Our franchisees will benefit from supply chain savings in both 2023 and 2024. Let me summarize today's comments. Our business fundamentals are performing extremely well, and we wanted to provide additional information around areas of investor focus, specifically related to refranchising and the strong position we hold to do accretive transactions and to pace and sequence them appropriately. We wanted to give you more insight into our technology investments, specifically related to how we will stabilize, modernize, and innovate around our technology systems. G&A. Begin to proactively provide insight to you to better to create better models and make sure it's clear that we have a steady long-term earnings model. Insight into our acquisition synergies, specifically related to our path to $15 million of synergy savings. Lastly, capital allocation.

We are committed to returning capital to shareholders through share repurchases and dividends, as well as investing in high return growth projects while targeting our leverage of 4-5.5x that we've guided to in the past. Let me wrap up with two quick things that I'm extremely excited about and to report before we conclude. Jack same store sales have accelerated during the quarter and now are at mid-to-high single digits. In addition, I want you to stay tuned because we intend to have a 2023 investor day where I look forward to having our management team present. Look forward to having a chance to see and get to know many of our management team members.

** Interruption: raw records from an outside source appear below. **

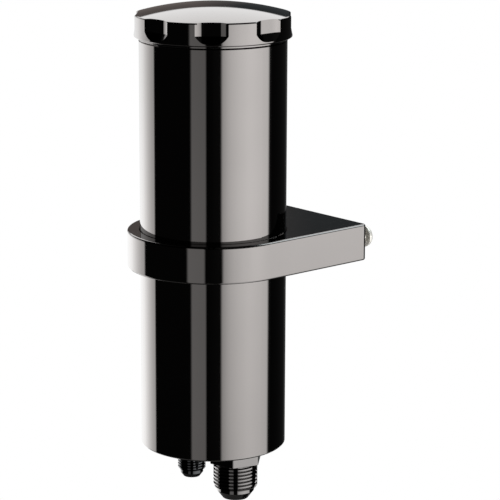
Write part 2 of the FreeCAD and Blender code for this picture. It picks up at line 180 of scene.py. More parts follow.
# Cap, measured from its rim's underside, and out from the canister's outside where it stands out
CAP_OVERHANG = 2.4 * MM
CAP_RIM_HEIGHT = 12.1 * MM
CAP_DOME_RISE = 5.4 * MM
CAP_RIM_ROUND = 0.8 * MM
CAP_LIP_OUT = 0.35 * MM
CAP_LIP_HEIGHT = 0.76 * MM
CAP_LOWER_ROUND_TOP = 1.65 * MM
CAP_LIP_BREAK = 0.1 * MM
CAP_GROOVE_RADIUS = 32.08 * MM
CAP_GROOVE_DEPTH = 3.1 * MM
CAP_RECESS_HEIGHT = 7.5 * MM
CAP_RECESS_CHAMFER = 2.5 * MM
PLUG_RADIUS = 33.83 * MM
PLUG_WALL = 4.8 * MM
PLUG_CHAMFER = 0.5 * MM

# Finger notches: a flat floor between two round flanks, and a slope at the foot
NOTCH_COUNT = 8
NOTCH_TURN = 3.6
NOTCH_WIDTH = 16.1 * MM
NOTCH_FLOOR_WIDTH = 7.0 * MM
NOTCH_DEPTH = 1.8 * MM
NOTCH_LOW = 2.0 * MM
NOTCH_SLOPE_HEIGHT = 4.0 * MM
NOTCH_FALL = NOTCH_SLOPE_HEIGHT / NOTCH_DEPTH

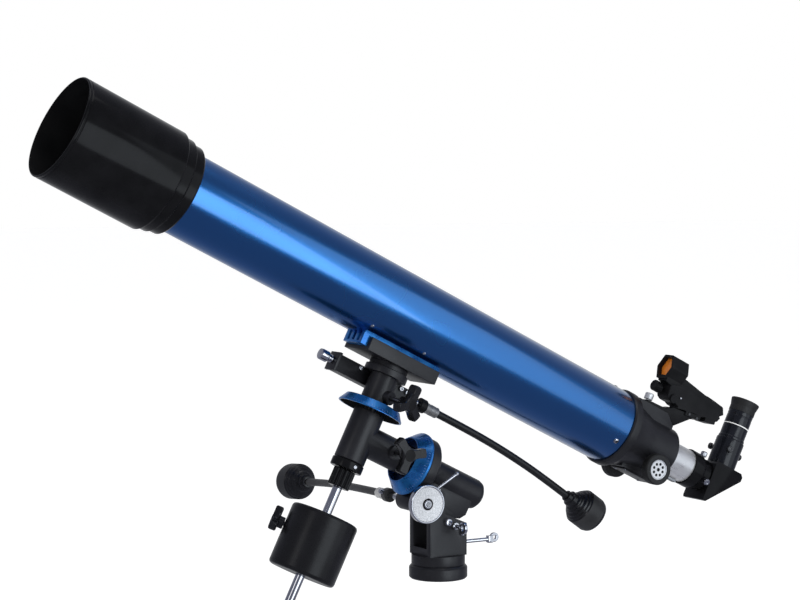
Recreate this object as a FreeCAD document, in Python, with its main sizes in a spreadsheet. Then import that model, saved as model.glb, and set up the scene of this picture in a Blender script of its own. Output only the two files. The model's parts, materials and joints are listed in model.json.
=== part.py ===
import FreeCAD, Part

"""A 90 mm refractor telescope on a small German equatorial head, in millimetres.

World frame: +Z up, the tube points towards -Y and upwards, the origin is the middle of the azimuth
base's underside, where the tripod bolts on. Two more frames carry most of the pieces. The head frame
has its origin where the right-ascension and declination axes cross; its coordinates are x (world X),
up (along the declination axis, towards the tube) and along (along the polar axis, towards the sky).
The tube frame is the head frame lifted to the optical axis.
"""
import math
import os

import Sketcher

Vector = FreeCAD.Vector
doc = FreeCAD.newDocument("Telescope")
sheet = doc.addObject("Spreadsheet::Sheet", "Sizes")

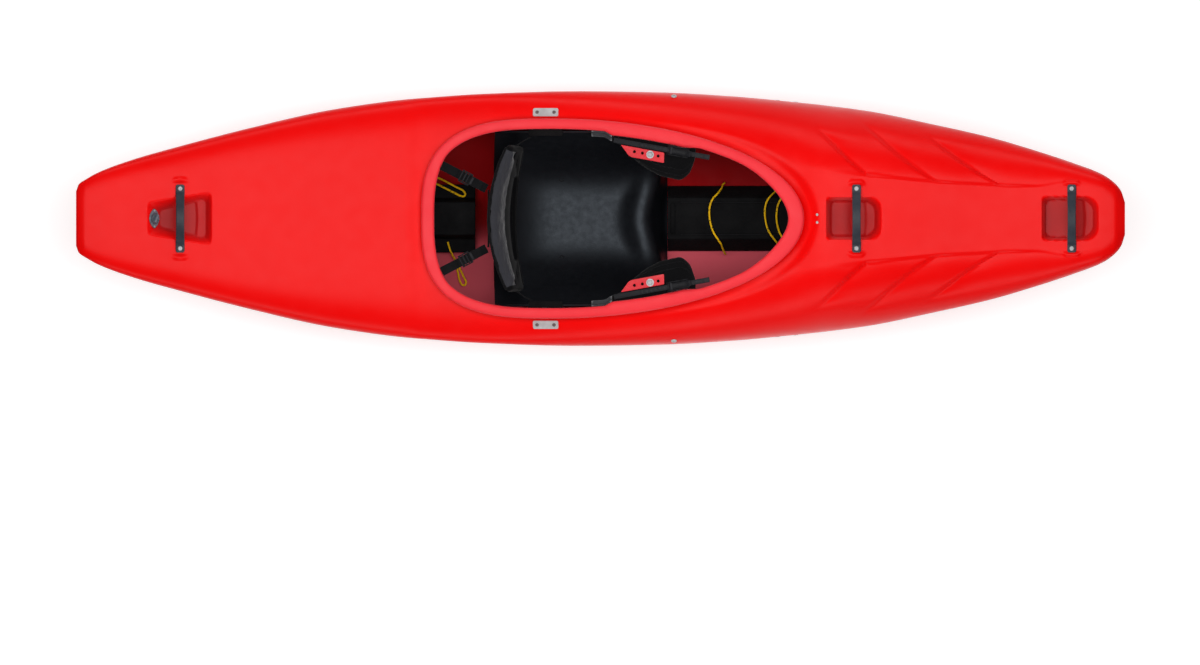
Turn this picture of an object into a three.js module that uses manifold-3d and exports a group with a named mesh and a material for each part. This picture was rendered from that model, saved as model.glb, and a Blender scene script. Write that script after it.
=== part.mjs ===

Also, we'll have new finance leadership at that point in time, and also we can provide more updates on our long-term guidance and strategy. With that said, just wanna take the time to thank you. Thank you for your time and interest. It's gonna be an exciting and transformational year for Jack in the Box in 2023. Both Chris and I will be available for, you know, many meetings throughout the afternoon today and tomorrow and look forward to spending time with each one of you. Thank you.